Asgeirsson, who leads the AICPA’s technology arm CPA.com, has made agentic AI the organizing idea. Announcing the 2026 startup accelerator cohort in March, he called it a pivotal moment for the profession, and that cohort presents at ENGAGE, turning the conference floor into a showroom for the next round of accounting-specific AI tooling.
New tools
The keynotes set the mood. The breakout sessions show the anxiety. Consolidation runs through the agenda, from a session on the five seismic shifts reshaping the next five years, led by Platform Accounting Group, to a candid M&A panel of firm owners who sold, merged or walked away, featuring Sorren and Basis.
Private equity ethics, once a thought experiment, is now a live regulatory matter. Every firm that broke into the 2026 Accounting Today Top 100 carries private equity backing, and within weeks, the International Ethics Standards Board for Accountants launched a formal inquiry into whether new standards are needed. The board’s move followed the AICPA’s own Professional Ethics Executive Committee, which approved an exposure draft on alternative practice structures in December. A progress report on the international workstream is due at the board’s June meeting, the same month ENGAGE convenes, and a dedicated session walks firms through what the inquiry means, whether they are PE-backed or watching from the sidelines.
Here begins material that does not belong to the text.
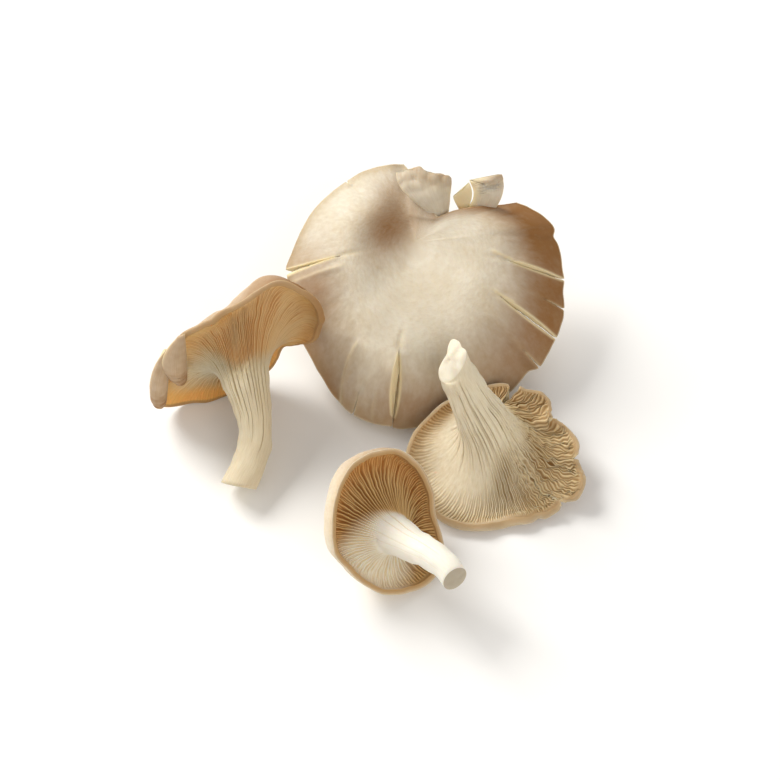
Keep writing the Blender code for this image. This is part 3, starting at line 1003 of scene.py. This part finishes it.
        # The 16 makes the crown as high as its table says, half way out.
        rise = self.around(self.crown) * 16.0 * inner**2 * (1.0 - inner) ** 2
        for count, height, phase in self.waves:
            wave = height * np.sin(np.radians(count * self.angle[:, None] + phase))
            rise = rise + wave * smooth_step((part - 0.5) / 0.5)
        ruffle = self.around(self.ruffle) * Ripple(self.seed + 3, 11.0).at(points)
        rise = rise + ruffle * smooth_step((part - 0.55) / 0.4)
        rise = rise + self.lumps * Ripple(self.seed + 4, 16.0).at(points) * smooth_step(part / 0.3)
        sideways = self.around(self.wavy) * Ripple(self.seed + 12, 4.5).at(points) * (1.0 - layer) * weight
        torn = np.zeros_like(out)
        brown_and_shade = np.zeros_like(out)
        for index in range(len(self.tears)):
            rise, sideways, torn = self.open_tear(index, out, layer, (rise, sideways, torn))
        # Spots paint browning, and painted shade in the dimple and on sides turned from the light.
        for spot in self.spots:
            cover = spot.cover(points)
            brown_and_shade += spot.brown_and_shade * cover
            rise = rise - spot.hollow * cover
        for crease in self.creases:
            more, pale = crease.relief(points, layer)
            rise = rise + more
            torn = np.maximum(torn, pale)
        tangent = np.cross([0.0, 0.0, 1.0], self.spoke)[:, None]
        points = points + sideways[..., None] * tangent
        points[..., 2] += rise * weight
        return points, torn, brown_and_shade

    def open_tear(
        self, index: int, out: Array, layer: Array, so_far: tuple[Array, Array, Array]
    ) -> tuple[Array, Array, Array]:
        """Open a tear: its lips part, rise and settle, and ahead of its inner end the skin sinks to a line.

        Args:
            index: Number of the tear.
            out: Distance of each point from the cap's middle.
            layer: For each row, 1 on the skin and 0 on the gill side.
            so_far: How far each point rises, how far it moves sideways, and how much it is torn flesh.

        Returns:
            The same three with the tear.
        """
        rise, sideways, torn = so_far
        tear = self.tears[index]
        middle = self.tear_angles[index]
        away = turn_between(self.angle[:, None], middle)
        side = np.where(self.tear == index, np.sign(self.place), np.sign(away[:, 0]))[:, None]
        rim = float(round_curve(self.rim, 1, np.array([middle]))[0])
        s = np.clip((out - tear.reach) / (rim - tear.reach), 0.0, 1.0)
        d = np.clip(np.abs(away) - MOUTH, 0.0, 90.0) * math.pi / 180.0 * out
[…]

AI shows up less as spectacle than as plumbing. The agenda includes a technical build workshop with required pre-work, a rapid-fire panel on tools that did not exist 12 months ago and a live automation build that promises one hour, one real accounting problem and one working automation constructed from a blank screen, with no canned demo.
The deeper question surfaces in a session, asking how junior accountants learn when AI does the grunt work that used to train them. Talent fills the rest of the program, in return-to-office debates, distributed and offshore team management, neurodivergent-inclusion systems and the retention of younger professionals, with a framing that has moved well beyond free lunches and flexible hours.